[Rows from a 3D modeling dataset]

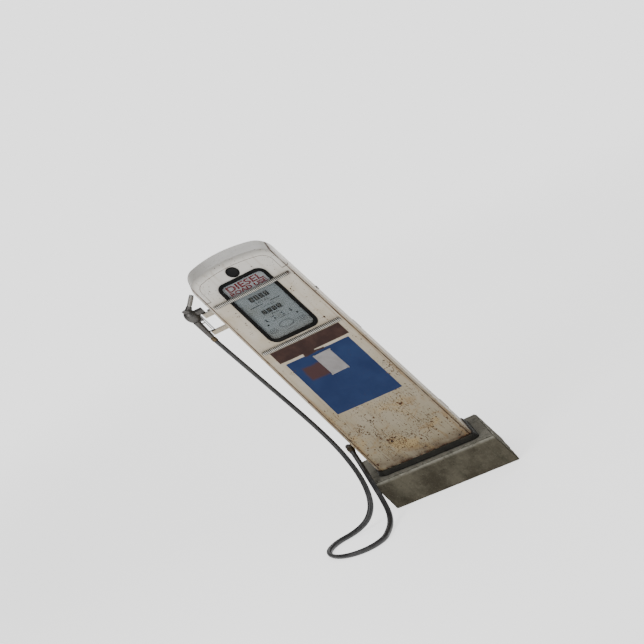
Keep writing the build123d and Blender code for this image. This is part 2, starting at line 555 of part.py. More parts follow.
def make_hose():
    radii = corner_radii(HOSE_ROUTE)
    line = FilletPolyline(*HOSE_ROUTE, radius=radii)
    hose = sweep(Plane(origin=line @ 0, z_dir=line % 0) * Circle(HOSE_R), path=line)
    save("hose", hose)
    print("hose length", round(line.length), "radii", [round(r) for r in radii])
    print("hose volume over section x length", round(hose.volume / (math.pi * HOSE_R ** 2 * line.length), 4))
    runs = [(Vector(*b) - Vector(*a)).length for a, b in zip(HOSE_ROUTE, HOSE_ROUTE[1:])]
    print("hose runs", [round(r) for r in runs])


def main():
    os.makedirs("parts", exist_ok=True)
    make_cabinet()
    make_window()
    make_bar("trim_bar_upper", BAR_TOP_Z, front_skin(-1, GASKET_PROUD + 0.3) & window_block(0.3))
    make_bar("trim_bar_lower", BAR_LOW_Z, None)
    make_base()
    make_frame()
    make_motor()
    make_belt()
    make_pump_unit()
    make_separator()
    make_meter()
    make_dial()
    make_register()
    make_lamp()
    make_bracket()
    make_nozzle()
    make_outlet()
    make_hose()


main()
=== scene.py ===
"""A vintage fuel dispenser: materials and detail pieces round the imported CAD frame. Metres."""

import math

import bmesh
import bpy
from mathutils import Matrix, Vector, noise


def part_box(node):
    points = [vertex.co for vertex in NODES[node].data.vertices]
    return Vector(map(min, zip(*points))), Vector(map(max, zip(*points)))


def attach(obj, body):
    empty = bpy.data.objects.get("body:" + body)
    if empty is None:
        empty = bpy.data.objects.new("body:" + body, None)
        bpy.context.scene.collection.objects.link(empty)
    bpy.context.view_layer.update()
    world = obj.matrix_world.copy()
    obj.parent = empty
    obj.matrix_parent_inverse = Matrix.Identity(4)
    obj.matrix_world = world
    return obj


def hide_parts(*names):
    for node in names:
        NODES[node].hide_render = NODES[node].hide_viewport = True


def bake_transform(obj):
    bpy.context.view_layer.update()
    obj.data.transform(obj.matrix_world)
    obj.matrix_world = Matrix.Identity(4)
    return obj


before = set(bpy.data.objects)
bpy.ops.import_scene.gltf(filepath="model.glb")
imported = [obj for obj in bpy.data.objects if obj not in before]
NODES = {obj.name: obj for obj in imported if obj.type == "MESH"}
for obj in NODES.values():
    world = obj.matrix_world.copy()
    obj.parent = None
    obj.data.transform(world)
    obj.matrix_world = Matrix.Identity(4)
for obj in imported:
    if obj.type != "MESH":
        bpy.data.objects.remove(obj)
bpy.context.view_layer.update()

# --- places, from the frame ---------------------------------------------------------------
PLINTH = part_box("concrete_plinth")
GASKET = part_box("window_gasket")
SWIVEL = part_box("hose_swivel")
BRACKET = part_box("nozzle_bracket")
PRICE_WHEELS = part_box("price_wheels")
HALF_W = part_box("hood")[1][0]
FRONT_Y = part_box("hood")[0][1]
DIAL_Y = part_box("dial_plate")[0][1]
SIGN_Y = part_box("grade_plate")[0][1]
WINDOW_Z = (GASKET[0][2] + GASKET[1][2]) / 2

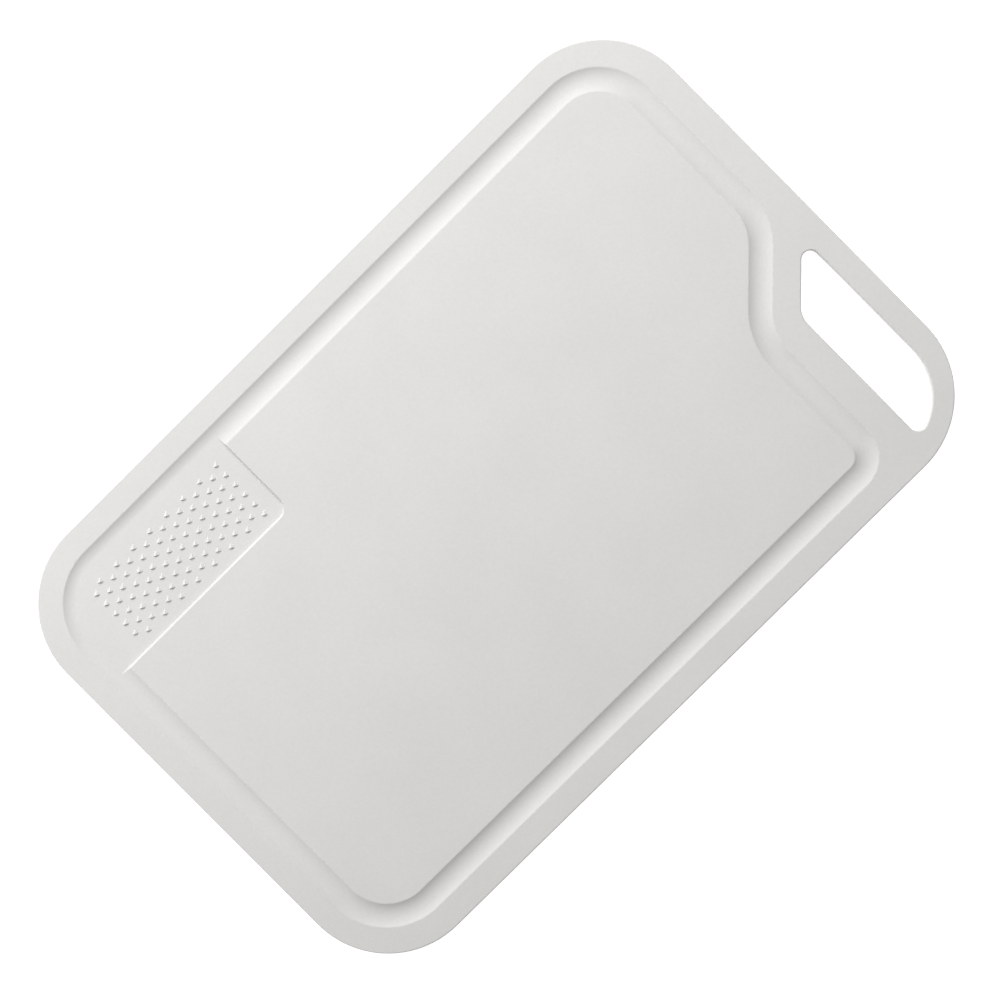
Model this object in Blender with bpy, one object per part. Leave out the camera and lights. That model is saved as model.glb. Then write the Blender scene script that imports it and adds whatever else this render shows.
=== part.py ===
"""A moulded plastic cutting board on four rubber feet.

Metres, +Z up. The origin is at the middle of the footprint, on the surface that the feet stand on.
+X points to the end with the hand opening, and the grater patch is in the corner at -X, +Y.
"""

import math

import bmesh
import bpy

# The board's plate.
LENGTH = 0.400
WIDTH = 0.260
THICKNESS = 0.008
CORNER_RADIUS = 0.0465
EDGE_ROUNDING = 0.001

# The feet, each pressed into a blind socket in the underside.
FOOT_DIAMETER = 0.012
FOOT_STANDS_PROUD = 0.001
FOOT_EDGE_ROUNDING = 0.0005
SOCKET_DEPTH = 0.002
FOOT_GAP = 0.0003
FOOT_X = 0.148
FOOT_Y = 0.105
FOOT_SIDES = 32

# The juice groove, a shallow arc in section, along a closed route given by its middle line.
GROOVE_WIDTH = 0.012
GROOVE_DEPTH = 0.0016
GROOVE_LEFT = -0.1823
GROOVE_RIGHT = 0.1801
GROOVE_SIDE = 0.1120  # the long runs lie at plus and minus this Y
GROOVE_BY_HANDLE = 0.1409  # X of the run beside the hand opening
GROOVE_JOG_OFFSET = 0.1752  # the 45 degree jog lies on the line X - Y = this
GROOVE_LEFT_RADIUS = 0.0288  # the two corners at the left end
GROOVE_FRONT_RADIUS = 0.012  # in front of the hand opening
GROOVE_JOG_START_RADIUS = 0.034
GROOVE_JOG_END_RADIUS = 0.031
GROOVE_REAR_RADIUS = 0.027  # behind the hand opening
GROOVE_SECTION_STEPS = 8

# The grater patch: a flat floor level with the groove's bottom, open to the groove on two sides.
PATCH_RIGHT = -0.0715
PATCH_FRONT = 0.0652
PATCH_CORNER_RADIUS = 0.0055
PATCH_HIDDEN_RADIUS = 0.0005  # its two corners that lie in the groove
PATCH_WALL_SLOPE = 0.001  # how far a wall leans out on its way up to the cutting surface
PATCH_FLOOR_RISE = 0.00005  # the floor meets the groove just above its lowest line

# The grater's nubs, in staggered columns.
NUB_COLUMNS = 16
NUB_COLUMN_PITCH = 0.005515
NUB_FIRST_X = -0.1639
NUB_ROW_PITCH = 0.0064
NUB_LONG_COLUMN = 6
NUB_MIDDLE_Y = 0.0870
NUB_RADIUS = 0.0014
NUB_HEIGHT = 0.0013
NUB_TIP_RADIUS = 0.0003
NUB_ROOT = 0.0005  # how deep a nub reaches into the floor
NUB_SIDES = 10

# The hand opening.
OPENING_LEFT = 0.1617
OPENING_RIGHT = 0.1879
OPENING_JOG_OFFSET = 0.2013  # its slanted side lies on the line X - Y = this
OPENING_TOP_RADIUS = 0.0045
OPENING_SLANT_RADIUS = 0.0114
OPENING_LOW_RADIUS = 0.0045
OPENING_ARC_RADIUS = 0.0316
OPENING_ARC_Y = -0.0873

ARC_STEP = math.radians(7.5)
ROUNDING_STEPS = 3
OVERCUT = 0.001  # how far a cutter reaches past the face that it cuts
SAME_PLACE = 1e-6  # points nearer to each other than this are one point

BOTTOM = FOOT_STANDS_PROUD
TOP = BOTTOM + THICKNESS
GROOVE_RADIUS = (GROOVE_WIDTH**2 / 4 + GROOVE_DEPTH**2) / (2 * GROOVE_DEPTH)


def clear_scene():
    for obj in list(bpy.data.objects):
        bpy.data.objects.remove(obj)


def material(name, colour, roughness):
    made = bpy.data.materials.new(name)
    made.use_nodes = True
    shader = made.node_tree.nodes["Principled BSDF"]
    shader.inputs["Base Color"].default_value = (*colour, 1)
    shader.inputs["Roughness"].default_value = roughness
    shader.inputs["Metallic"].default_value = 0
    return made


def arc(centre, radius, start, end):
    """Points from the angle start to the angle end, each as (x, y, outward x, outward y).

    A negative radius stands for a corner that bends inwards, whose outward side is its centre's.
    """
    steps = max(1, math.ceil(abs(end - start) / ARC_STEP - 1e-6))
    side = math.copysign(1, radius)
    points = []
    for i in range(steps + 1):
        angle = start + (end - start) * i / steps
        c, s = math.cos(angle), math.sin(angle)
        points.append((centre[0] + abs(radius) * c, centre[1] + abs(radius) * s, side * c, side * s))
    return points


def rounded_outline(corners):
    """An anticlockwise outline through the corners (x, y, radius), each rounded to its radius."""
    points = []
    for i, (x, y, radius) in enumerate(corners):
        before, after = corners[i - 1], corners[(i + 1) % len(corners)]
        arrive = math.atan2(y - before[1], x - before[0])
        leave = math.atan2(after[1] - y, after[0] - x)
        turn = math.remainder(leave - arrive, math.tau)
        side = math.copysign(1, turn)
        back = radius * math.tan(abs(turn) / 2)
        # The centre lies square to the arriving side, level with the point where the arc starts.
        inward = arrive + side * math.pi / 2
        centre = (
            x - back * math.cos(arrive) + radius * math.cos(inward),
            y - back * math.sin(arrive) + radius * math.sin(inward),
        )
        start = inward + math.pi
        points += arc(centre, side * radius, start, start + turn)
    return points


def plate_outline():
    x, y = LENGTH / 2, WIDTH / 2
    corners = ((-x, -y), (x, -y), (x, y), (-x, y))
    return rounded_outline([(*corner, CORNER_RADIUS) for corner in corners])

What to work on
Reproduce exactly the lines from the line with "make_base()" to the line with "points = [vertex.co", both end lines included.

Written solution
    make_base()
    make_frame()
    make_motor()
    make_belt()
    make_pump_unit()
    make_separator()
    make_meter()
    make_dial()
    make_register()
    make_lamp()
    make_bracket()
    make_nozzle()
    make_outlet()
    make_hose()


main()
=== scene.py ===
"""A vintage fuel dispenser: materials and detail pieces round the imported CAD frame. Metres."""

import math

import bmesh
import bpy
from mathutils import Matrix, Vector, noise


def part_box(node):
    points = [vertex.co for vertex in NODES[node].data.vertices]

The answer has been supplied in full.